Give all of the lines again exactly as they read.

-- INFORMATION PROVIDED --
+++++
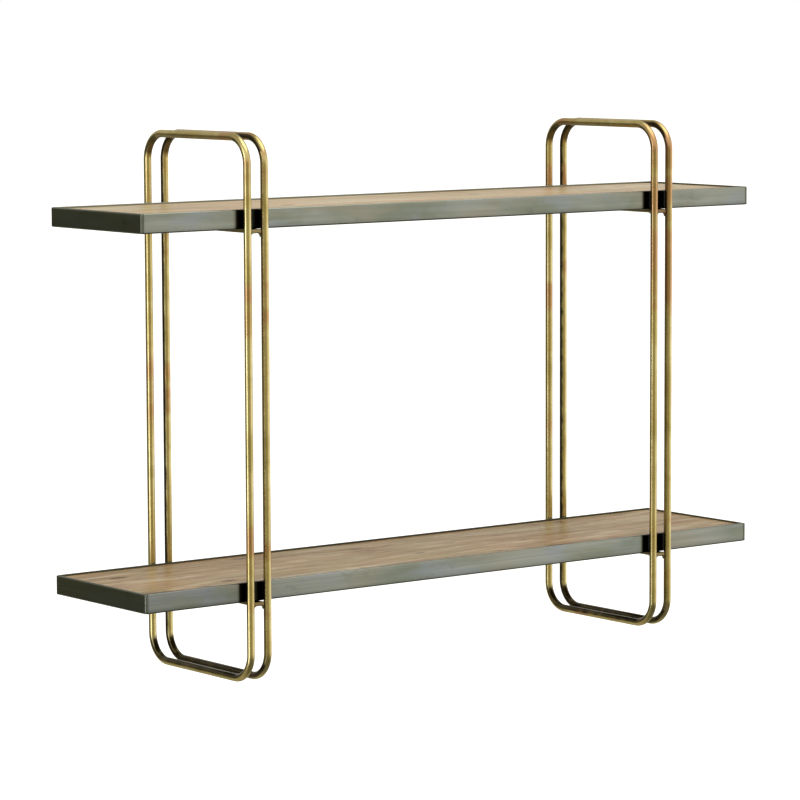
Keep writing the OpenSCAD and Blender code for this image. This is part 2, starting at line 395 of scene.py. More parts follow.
def put_vectors(mesh, name, vectors, domain="POINT"):
    layer = mesh.attributes.new(name, "FLOAT_VECTOR", domain)
    layer.data.foreach_set("vector", np.asarray(vectors, dtype=np.float32).ravel())


def dress(obj, material, node, sharp=35):
    """Gives a new piece its shading, finish and place in the part."""
    mesh = obj.data
    mesh.materials.clear()
    mesh.materials.append(material)
    mesh.shade_smooth()
    mesh.set_sharp_from_angle(angle=math.radians(sharp))
    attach(obj, "root")
    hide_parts(node)


def keep_flat(obj):
    """Shades flat faces flat right up to their rounded edges."""
    weighted = obj.modifiers.new("flat_faces", "WEIGHTED_NORMAL")
    weighted.keep_sharp = True


def cut(obj, cutters):
    """Takes the cutters out of an object."""
    for cutter in cutters:
        boolean = obj.modifiers.new("cut", "BOOLEAN")
        boolean.operation = "DIFFERENCE"
        boolean.solver = "EXACT"
        boolean.object = cutter
    apply_modifiers(obj)
    for cutter in cutters:
        bpy.data.objects.remove(cutter)


def skin(rings, sides):
    """Faces of a solid made of rings of vertices, with a cap at each end."""
    faces = []
    for i in range(rings - 1):
        for j in range(sides):
            k = (j + 1) % sides
            faces.append((i * sides + j, i * sides + k, (i + 1) * sides + k, (i + 1) * sides + j))
    faces.append(tuple(range(sides))[::-1])
    faces.append(tuple(range((rings - 1) * sides, rings * sides)))
    return faces


def block(low, high):
    """Box, for cutting a notch."""
    corners = [(x, y, z) for x in (low[0], high[0]) for y in (low[1], high[1])
               for z in (low[2], high[2])]
    sides = [(0, 1, 3, 2), (4, 6, 7, 5), (0, 4, 5, 1), (2, 3, 7, 6), (0, 2, 6, 4), (1, 5, 7, 3)]
    return new_object("cutter", corners, sides)


def upright_pin(x, y, low, high, radius, sides=32):
    """Upright cylinder, for cutting a hole."""
    turns = [2 * math.pi * i / sides for i in range(sides)]
    ring = [(x + radius * math.cos(t), y + radius * math.sin(t)) for t in turns]
    corners = [(a, b, low) for a, b in ring] + [(a, b, high) for a, b in ring]
    return new_object("cutter", corners, skin(2, sides))


def arc(centre, radius, start, end, steps):
    """Points of an arc, angles in degrees, both ends included."""
    angles = np.radians(np.linspace(start, end, steps + 1))
    return [(centre[0] + radius * math.cos(a), centre[1] + radius * math.sin(a)) for a in angles]


def step_up(value, low, high):
    """0 below low, 1 above high and smooth between, for arrays."""
    t = np.clip((value - low) / (high - low), 0, 1)
    return t * t * (3 - 2 * t)


def ripples(rng, count, slowest, fastest):
    """A smooth random function of (along, across), from -1 to 1 or so, made of sines.
    slowest and fastest are its ripples per metre across."""
    fast = rng.uniform(slowest, fastest, count)
    slow = rng.uniform(-1, 1, count) * 0.02 * fast
    phase = rng.uniform(0, 2 * math.pi, count)
    weight = rng.uniform(0.4, 1.0, count) / math.sqrt(count)

    def height(along, across):
        total = np.zeros(np.broadcast(along, across).shape)
        for f, s, p, w in zip(fast, slow, phase, weight):
            total += w * np.sin(2 * math.pi * (f * across + s * along) + p)
        return total
    return height


# ---------- rod loops ----------


def loop_stations(half_y, half_z):
    """Rings round a loop: bend centre or the run between two, outward angle, how far
    into a bend it is (0 to 1), each as an array."""
    signs = [(1, 1), (-1, 1), (-1, -1), (1, -1)]
    centres = [(sy * (half_y - BEND_R), sz * (half_z - BEND_R)) for sy, sz in signs]
    base, angle, bend = [], [], []
    for k in range(4):
        before, after = np.array(centres[k - 1]), np.array(centres[k])
        rings = round(np.linalg.norm(after - before) / RING_STEP)
        for i in range(rings):
            base.append(before + (after - before) * i / rings)
            angle.append(k * math.pi / 2)
            bend.append(0.0)
        for i in range(BEND_RINGS):
            base.append(after)
            angle.append((k + i / BEND_RINGS) * math.pi / 2)
            bend.append(math.sin(math.pi * i / BEND_RINGS))
    return np.array(base), np.array(angle), np.array(bend)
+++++
-- TASK OUTPUT --
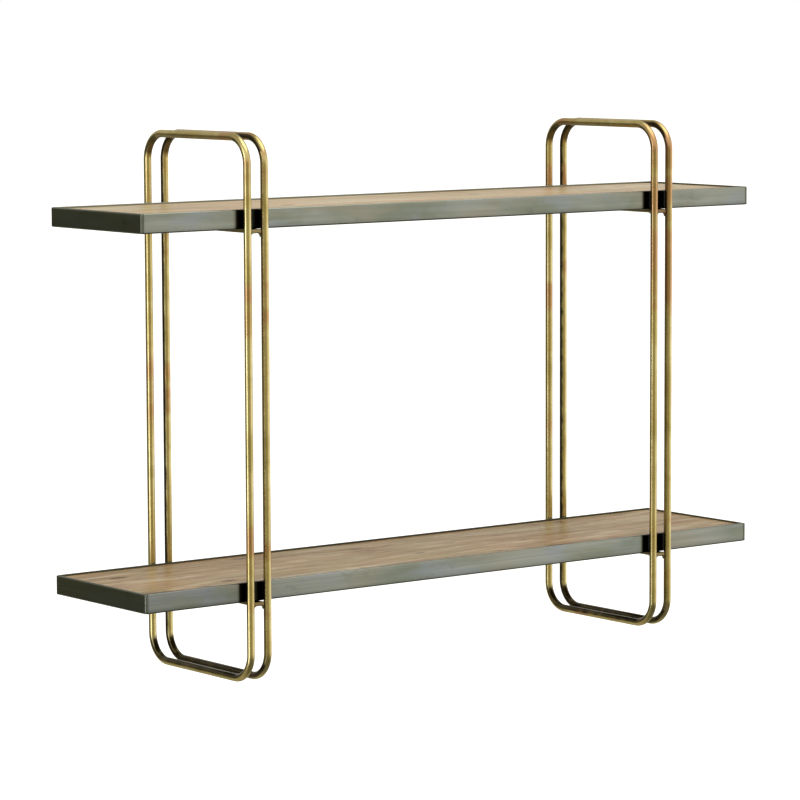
Keep writing the OpenSCAD and Blender code for this image. This is part 2, starting at line 395 of scene.py. More parts follow.
def put_vectors(mesh, name, vectors, domain="POINT"):
    layer = mesh.attributes.new(name, "FLOAT_VECTOR", domain)
    layer.data.foreach_set("vector", np.asarray(vectors, dtype=np.float32).ravel())


def dress(obj, material, node, sharp=35):
    """Gives a new piece its shading, finish and place in the part."""
    mesh = obj.data
    mesh.materials.clear()
    mesh.materials.append(material)
    mesh.shade_smooth()
    mesh.set_sharp_from_angle(angle=math.radians(sharp))
    attach(obj, "root")
    hide_parts(node)


def keep_flat(obj):
    """Shades flat faces flat right up to their rounded edges."""
    weighted = obj.modifiers.new("flat_faces", "WEIGHTED_NORMAL")
    weighted.keep_sharp = True


def cut(obj, cutters):
    """Takes the cutters out of an object."""
    for cutter in cutters:
        boolean = obj.modifiers.new("cut", "BOOLEAN")
        boolean.operation = "DIFFERENCE"
        boolean.solver = "EXACT"
        boolean.object = cutter
    apply_modifiers(obj)
    for cutter in cutters:
        bpy.data.objects.remove(cutter)


def skin(rings, sides):
    """Faces of a solid made of rings of vertices, with a cap at each end."""
    faces = []
    for i in range(rings - 1):
        for j in range(sides):
            k = (j + 1) % sides
            faces.append((i * sides + j, i * sides + k, (i + 1) * sides + k, (i + 1) * sides + j))
    faces.append(tuple(range(sides))[::-1])
    faces.append(tuple(range((rings - 1) * sides, rings * sides)))
    return faces


def block(low, high):
    """Box, for cutting a notch."""
    corners = [(x, y, z) for x in (low[0], high[0]) for y in (low[1], high[1])
               for z in (low[2], high[2])]
    sides = [(0, 1, 3, 2), (4, 6, 7, 5), (0, 4, 5, 1), (2, 3, 7, 6), (0, 2, 6, 4), (1, 5, 7, 3)]
    return new_object("cutter", corners, sides)


def upright_pin(x, y, low, high, radius, sides=32):
    """Upright cylinder, for cutting a hole."""
    turns = [2 * math.pi * i / sides for i in range(sides)]
    ring = [(x + radius * math.cos(t), y + radius * math.sin(t)) for t in turns]
    corners = [(a, b, low) for a, b in ring] + [(a, b, high) for a, b in ring]
    return new_object("cutter", corners, skin(2, sides))


def arc(centre, radius, start, end, steps):
    """Points of an arc, angles in degrees, both ends included."""
    angles = np.radians(np.linspace(start, end, steps + 1))
    return [(centre[0] + radius * math.cos(a), centre[1] + radius * math.sin(a)) for a in angles]


def step_up(value, low, high):
    """0 below low, 1 above high and smooth between, for arrays."""
    t = np.clip((value - low) / (high - low), 0, 1)
    return t * t * (3 - 2 * t)


def ripples(rng, count, slowest, fastest):
    """A smooth random function of (along, across), from -1 to 1 or so, made of sines.
    slowest and fastest are its ripples per metre across."""
    fast = rng.uniform(slowest, fastest, count)
    slow = rng.uniform(-1, 1, count) * 0.02 * fast
    phase = rng.uniform(0, 2 * math.pi, count)
    weight = rng.uniform(0.4, 1.0, count) / math.sqrt(count)

    def height(along, across):
        total = np.zeros(np.broadcast(along, across).shape)
        for f, s, p, w in zip(fast, slow, phase, weight):
            total += w * np.sin(2 * math.pi * (f * across + s * along) + p)
        return total
    return height


# ---------- rod loops ----------


def loop_stations(half_y, half_z):
    """Rings round a loop: bend centre or the run between two, outward angle, how far
    into a bend it is (0 to 1), each as an array."""
    signs = [(1, 1), (-1, 1), (-1, -1), (1, -1)]
    centres = [(sy * (half_y - BEND_R), sz * (half_z - BEND_R)) for sy, sz in signs]
    base, angle, bend = [], [], []
    for k in range(4):
        before, after = np.array(centres[k - 1]), np.array(centres[k])
        rings = round(np.linalg.norm(after - before) / RING_STEP)
        for i in range(rings):
            base.append(before + (after - before) * i / rings)
            angle.append(k * math.pi / 2)
            bend.append(0.0)
        for i in range(BEND_RINGS):
            base.append(after)
            angle.append((k + i / BEND_RINGS) * math.pi / 2)
            bend.append(math.sin(math.pi * i / BEND_RINGS))
    return np.array(base), np.array(angle), np.array(bend)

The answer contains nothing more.